Skip to: Navigation | Content | Sidebar | Footer

Online and in the Clouds

You may not realize it, but you are probably already involved in cloud computing. Do you access web-based resources or use online tools? Yahoo Mail, Flickr, Dropbox, and Google Calendar are just a few examples of cloud computing. These applications allow you to:

  • quickly access your files and information
  • from a central location shared by other users,
  • with multiple devices,
  • via an Internet connection.

The concept itself is not new, but the attention it is receiving as a way to access information and services is growing. The impact of cloud computing is also evident in online higher education as students and instructors use web-based tools to access course materials and share information.

What is "the Cloud"?

A clear definition of cloud computing is not agreed upon and the term cloud has been interpreted in different ways as a buzzword in information technology. According to a Dell report, the term cloud computing was first used in 1997 by an information systems professor. presents a nice video comparison of cloud computing to the emergence of public access to electricity. Before there was a national grid of power plants, companies each had to generate their own electricity to operate their businesses. Now we all connect to a centrally located power source that provides electricity to many users. Cloud computing is similar in that it allows many users to connect to data and software applications at central locations (servers) that we access via the Internet.

Cloud Computing and You

The Dell report also states that cloud computing was an 80 billion dollar business in 2010 and estimates growth to 150 billion dollars by 2014. Cloud computing is obviously big business and becoming more important in business operations, but what does it mean for you as an online student or instructor?

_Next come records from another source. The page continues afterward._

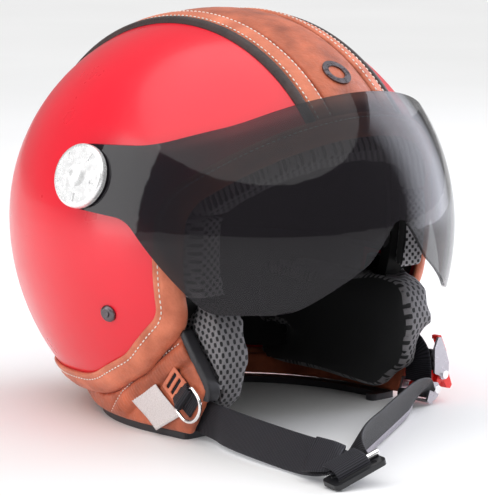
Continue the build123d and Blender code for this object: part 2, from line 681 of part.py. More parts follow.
with BuildPart() as ring_loop:
    with BuildSketch(loop_plane):
        Circle(LOOP_OUT)
        Polygon((0, LOOP_OUT), (-7, -0.6), (-7, -3), (0, -LOOP_OUT), align=None)
        Circle(LOOP_BORE, mode=Mode.SUBTRACT)
    extrude(amount=LOOP_WIDTH / 2, both=True)
    add(skirt_body(0), mode=Mode.SUBTRACT)
    add(skirt_patch(0, LOOP_LAYER, ring_footprint(1, 9, LOOP_WIDTH)))
    add(skirt_patch(0, LOOP_LAYER, ring_footprint(-17, -1.4, LOOP_WIDTH)))
finish(ring_loop.part, "ring_loop")

with BuildPart() as ring_tab:
    add(skirt_patch(LOOP_LAYER, TAB_LAYER, ring_footprint(-17.5, -4.5, LOOP_WIDTH + 1)))
    for u in (-9.2, -13.8):
        add(ring_footprint(u - 1.1, u + 1.1, 13), mode=Mode.SUBTRACT)
    add(ring_loop.part, mode=Mode.SUBTRACT)
finish(ring_tab.part, "ring_tab")

LABEL_SIDE = [(-34.9, 32.5), (-12.7, 18.6), (-33.1, 3.2), (-55.6, 15.4)]
finish(skirt_patch(0.2, 0.9, side_block(LABEL_SIDE, 0.5, -130, 0)), "blank_label")
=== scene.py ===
import math
import bmesh
import bpy
from mathutils import Matrix, Vector, noise


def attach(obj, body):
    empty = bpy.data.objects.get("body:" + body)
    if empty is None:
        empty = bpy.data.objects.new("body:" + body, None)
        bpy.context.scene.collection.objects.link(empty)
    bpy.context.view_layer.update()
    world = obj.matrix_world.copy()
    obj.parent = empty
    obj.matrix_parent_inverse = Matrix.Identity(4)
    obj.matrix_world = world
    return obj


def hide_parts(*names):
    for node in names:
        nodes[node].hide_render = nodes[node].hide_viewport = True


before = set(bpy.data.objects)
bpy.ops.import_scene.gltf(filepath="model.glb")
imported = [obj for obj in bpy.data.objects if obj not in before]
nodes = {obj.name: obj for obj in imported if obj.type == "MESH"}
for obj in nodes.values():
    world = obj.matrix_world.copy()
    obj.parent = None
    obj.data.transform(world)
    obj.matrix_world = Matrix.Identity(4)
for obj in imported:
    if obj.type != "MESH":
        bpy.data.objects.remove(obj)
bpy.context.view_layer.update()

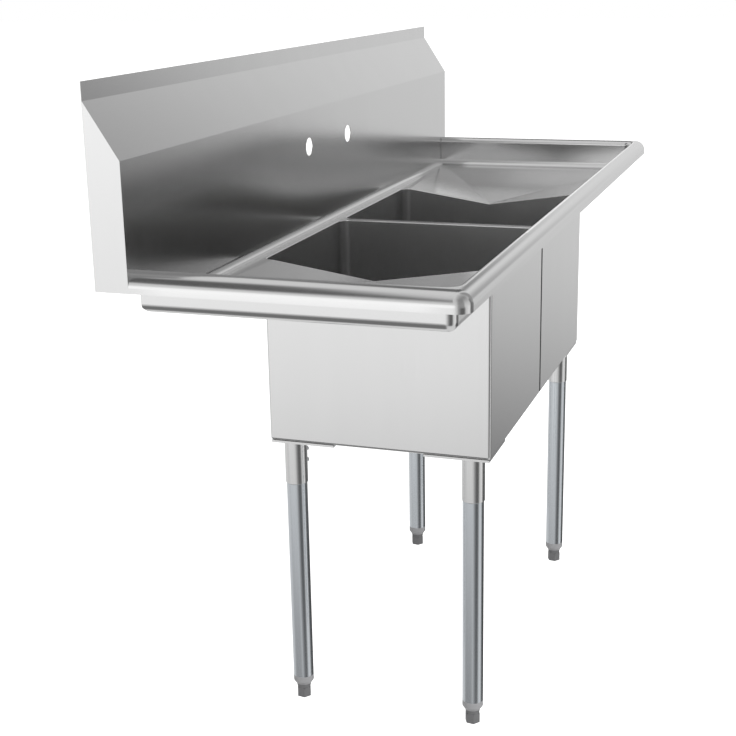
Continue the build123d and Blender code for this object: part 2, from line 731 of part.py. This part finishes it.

You can think of the cloud in terms of personal and public. Your personal cloud might include things like your music files, address book, and documents you are working on. Information or data from your personal cloud may overlap with a public cloud (or even other personal clouds) that includes shared information. The public cloud includes things like social networks and your school's websites and portals. Through account and privacy settings we decide what data is shared and what is not shared. "In theory, this cloud of data follows you wherever you go" making it possible for you to quickly connect with it from any of your devices (laptop, smartphone, iPad, etc.).

Higher Education in the Cloud

Online education is in the cloud! As a student or instructor you may have personal accounts you access online, but your institution may also be using a number of cloud-based tools that deliver your courses. This might include your school email account and access to a learning management system.

Cloud computing allows users (students and instructors) or user groups (such as universities) to access resources on an as-needed basis from a company that provides and maintains the resources. This can be a cost saving measure and is growing in popularity as higher education faces budget cuts. The cloud also allows for flexibility and a certain degree of customization that might not be available or affordable if the institution had to purchase full versions of all applications and maintain them on institution owned servers. The cloud creates the possibility of combining open and commercial types of resources in a modular way to best meet student and faculty needs. 

The New Jersey Institute of Technology is one higher education institution that is leveraging the capabilities of cloud computing. They documented their experiences in a 2010 paper, Embracing the Cloud: Six Ways to Look at the Shift to Cloud Computing. Their advice for others includes being ready for change and always on the look out for new services and tools. The cloud allows for quicker pilot testing and trials before deciding to adopt institution-wide solutions. They also advise open communication between academic computing managers and users – students and faculty – to understand and alleviate concerns that might emerge with this new way to deliver the tools and resources required for a successful educational experience.

Challenges of the Cloud

We've mentioned some of the benefits of cloud computing in terms of access, portability, and flexibility, however, there are several challenges to overcome.

  • Privacy and Security – How safe is your information in terms of who might have access? Dropbox is one example of a cloud-based file storage system. This particular product faced recent scrutiny when it clarified its Terms of Service agreement to include additional details about providing user files to law enforcement in specific situations. Other privacy and security concerns involve encryption and preventive measures to avoid hackers gaining access to your data.
  • Loss of Data – What happens if the service is no longer available or experiences downtime? How will you access your files? Amazon's Elastic Compute Cloud service recently experienced a temporary outage drawing fire from the small and large businesses that used the storage services. What can you do to back-up any data you are currently storing in the cloud?
  • Legal Issues – Who owns the information stored in the cloud and who can profit from it? There is a business side to sharing cloud resources that creates new questions about property and licensing that haven't been answered.
  • Internet Access – Perhaps one of the most basic concerns of cloud computing is the fact that it requires a working Internet connection. While Internet access is available in more locations and at faster speeds everyday, what if you needed your information but couldn't get online?

These challenges all involve risks that can be controlled and managed. It is critical to understand the terms of use and ask questions before committing to using a cloud-based tool or sharing information that is stored and managed by a cloud-based service.

The Future of Cloud Computing

The functions and features of the cloud are available in large part as a result of market demand. We all want more convenient access to the resources and tools we need to successfully engage in our work. This includes our work as online students and instructors. The use of cloud computing continues to enhance the online education experience, providing convenient and reliable access to course materials and web-based collaboration tools. Like many new technologies and methodologies cloud computing is dynamic and constantly evolving. What capabilities would you like to add to the cloud as an online instructor or student?